Find how many lines contain "Blender" and state only that number.
>>>
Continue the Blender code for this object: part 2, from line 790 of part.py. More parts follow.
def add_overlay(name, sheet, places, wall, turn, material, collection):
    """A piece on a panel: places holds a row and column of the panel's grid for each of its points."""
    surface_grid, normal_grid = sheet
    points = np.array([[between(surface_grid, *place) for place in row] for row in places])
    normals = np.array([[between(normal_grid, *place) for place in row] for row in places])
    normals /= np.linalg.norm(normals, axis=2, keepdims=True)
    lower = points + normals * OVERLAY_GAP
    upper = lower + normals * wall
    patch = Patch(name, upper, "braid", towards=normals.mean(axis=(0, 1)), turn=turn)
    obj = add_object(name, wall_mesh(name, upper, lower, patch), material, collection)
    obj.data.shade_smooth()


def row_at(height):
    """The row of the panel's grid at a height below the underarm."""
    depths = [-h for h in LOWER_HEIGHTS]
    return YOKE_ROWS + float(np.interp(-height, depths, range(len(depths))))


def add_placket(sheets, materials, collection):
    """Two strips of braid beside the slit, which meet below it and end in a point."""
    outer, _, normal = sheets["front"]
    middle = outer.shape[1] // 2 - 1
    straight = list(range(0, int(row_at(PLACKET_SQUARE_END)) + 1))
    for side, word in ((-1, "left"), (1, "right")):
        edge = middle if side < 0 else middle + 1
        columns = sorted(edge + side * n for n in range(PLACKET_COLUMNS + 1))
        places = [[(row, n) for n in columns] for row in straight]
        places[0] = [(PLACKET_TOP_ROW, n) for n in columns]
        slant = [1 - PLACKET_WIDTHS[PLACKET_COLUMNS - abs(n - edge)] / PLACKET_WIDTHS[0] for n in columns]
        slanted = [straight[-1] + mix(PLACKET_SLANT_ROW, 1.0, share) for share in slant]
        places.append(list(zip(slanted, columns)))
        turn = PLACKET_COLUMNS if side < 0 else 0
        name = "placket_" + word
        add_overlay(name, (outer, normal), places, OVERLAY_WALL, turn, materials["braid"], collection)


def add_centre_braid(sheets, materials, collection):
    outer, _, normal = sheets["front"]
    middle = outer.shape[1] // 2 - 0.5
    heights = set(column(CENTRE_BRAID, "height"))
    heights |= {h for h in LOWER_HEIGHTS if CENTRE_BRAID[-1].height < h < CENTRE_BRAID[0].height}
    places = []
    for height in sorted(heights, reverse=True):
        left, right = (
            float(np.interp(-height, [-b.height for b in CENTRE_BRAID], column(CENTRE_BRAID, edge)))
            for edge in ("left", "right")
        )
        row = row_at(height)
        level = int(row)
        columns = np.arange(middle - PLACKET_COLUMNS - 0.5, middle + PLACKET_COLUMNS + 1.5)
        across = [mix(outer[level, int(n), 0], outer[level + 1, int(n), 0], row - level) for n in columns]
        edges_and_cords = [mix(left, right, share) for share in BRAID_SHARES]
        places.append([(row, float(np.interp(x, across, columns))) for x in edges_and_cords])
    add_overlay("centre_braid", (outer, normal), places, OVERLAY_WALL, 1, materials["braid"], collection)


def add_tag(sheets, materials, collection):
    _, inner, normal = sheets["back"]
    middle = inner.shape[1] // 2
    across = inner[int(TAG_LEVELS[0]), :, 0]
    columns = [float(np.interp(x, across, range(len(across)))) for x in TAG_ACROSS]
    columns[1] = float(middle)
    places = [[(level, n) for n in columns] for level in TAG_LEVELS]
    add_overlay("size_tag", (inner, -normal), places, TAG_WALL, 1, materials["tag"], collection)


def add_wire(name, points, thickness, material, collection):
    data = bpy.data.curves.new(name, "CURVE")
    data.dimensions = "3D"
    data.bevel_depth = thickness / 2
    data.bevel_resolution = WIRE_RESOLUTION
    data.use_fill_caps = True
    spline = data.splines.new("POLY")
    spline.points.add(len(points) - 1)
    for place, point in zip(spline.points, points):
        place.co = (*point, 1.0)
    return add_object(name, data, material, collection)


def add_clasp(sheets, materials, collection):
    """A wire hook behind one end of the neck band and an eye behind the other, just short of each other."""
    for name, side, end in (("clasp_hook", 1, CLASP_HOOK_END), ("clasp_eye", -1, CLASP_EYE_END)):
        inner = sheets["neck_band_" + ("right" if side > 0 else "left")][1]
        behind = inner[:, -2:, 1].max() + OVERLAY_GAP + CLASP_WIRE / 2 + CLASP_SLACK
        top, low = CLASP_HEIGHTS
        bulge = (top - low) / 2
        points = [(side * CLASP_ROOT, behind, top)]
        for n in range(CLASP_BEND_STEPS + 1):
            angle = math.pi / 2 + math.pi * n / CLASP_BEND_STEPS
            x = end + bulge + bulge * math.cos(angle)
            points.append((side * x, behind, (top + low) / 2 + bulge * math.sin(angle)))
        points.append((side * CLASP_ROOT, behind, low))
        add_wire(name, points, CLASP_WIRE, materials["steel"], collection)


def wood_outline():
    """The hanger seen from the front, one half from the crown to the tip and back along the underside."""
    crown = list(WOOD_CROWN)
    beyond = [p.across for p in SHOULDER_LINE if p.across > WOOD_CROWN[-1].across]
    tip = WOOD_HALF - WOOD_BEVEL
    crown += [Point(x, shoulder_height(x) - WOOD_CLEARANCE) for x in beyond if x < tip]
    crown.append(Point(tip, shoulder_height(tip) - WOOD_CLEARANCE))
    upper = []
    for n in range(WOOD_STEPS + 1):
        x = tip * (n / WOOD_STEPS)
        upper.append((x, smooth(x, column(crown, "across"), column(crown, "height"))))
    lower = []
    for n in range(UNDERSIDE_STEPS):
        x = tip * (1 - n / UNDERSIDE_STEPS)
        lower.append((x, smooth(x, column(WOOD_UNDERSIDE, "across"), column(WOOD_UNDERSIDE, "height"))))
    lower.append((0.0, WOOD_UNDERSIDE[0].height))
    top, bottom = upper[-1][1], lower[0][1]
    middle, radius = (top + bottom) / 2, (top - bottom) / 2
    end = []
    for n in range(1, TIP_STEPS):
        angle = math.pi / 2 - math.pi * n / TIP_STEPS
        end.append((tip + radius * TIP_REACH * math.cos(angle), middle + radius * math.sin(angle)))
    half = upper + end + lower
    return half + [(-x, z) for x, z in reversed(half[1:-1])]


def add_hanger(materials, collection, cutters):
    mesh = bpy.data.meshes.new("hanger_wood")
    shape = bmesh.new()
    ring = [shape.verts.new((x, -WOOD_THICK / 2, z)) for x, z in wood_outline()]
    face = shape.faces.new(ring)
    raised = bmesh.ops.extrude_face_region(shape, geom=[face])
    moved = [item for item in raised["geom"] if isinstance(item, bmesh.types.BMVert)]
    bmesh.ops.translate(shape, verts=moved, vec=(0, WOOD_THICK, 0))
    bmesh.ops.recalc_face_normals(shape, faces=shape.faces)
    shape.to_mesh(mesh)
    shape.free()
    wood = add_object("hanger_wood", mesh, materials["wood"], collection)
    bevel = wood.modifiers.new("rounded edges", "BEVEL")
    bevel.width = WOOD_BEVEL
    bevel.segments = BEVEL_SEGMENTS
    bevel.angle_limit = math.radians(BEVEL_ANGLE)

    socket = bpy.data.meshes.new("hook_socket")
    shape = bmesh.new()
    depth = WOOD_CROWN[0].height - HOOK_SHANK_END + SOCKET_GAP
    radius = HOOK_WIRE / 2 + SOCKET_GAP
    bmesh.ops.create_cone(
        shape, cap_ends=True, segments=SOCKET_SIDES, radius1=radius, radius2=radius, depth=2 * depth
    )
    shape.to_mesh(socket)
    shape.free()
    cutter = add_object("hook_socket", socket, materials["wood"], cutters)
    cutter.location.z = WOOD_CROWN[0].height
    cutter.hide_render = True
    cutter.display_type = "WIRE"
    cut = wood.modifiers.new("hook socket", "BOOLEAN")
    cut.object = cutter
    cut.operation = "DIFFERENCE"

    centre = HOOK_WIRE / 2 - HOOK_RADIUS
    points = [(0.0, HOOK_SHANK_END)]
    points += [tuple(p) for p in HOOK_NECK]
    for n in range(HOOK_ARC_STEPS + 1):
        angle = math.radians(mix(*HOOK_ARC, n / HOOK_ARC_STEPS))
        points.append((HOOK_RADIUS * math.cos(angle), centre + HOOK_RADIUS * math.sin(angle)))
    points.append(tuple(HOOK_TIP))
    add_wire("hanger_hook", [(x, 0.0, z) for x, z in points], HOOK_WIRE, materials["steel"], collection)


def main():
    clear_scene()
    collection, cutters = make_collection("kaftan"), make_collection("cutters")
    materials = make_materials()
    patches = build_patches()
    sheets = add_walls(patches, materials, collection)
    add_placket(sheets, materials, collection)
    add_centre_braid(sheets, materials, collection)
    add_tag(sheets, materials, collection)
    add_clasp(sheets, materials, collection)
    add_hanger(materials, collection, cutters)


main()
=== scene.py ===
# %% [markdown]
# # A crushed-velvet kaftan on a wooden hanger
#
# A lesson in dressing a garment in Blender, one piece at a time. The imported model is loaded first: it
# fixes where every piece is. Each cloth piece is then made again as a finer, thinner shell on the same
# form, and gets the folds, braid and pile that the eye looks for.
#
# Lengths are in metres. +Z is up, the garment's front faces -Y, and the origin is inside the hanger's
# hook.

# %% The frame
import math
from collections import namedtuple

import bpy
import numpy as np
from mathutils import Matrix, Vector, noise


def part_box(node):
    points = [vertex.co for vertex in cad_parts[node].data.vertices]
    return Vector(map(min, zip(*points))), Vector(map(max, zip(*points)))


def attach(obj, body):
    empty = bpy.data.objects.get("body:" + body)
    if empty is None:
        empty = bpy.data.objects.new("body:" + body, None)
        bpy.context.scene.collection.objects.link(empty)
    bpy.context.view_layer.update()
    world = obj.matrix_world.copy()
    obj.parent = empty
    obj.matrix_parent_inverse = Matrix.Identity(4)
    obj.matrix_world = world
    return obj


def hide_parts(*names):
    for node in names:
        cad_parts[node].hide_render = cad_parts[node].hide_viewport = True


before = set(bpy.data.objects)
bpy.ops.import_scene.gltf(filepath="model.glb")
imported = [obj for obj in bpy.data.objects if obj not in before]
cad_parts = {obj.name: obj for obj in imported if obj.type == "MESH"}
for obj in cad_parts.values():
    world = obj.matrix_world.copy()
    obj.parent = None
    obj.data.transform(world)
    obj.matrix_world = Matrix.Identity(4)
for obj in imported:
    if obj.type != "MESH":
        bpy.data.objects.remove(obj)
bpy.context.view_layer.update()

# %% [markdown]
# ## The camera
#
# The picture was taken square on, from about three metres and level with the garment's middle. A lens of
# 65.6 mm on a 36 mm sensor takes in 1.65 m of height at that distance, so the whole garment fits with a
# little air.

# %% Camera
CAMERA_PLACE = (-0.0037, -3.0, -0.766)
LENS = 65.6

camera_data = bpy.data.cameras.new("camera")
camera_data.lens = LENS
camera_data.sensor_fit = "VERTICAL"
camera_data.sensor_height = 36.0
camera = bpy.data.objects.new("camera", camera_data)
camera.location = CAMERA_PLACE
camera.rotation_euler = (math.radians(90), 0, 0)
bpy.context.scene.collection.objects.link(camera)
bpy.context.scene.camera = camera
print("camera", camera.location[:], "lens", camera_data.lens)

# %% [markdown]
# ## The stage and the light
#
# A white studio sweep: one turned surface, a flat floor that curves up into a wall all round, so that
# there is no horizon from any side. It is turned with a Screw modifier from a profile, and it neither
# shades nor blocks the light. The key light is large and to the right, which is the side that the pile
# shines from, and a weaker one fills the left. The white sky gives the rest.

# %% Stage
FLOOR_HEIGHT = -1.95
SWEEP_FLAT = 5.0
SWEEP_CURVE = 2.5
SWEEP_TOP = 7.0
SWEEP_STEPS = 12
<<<
◆ Answer below
2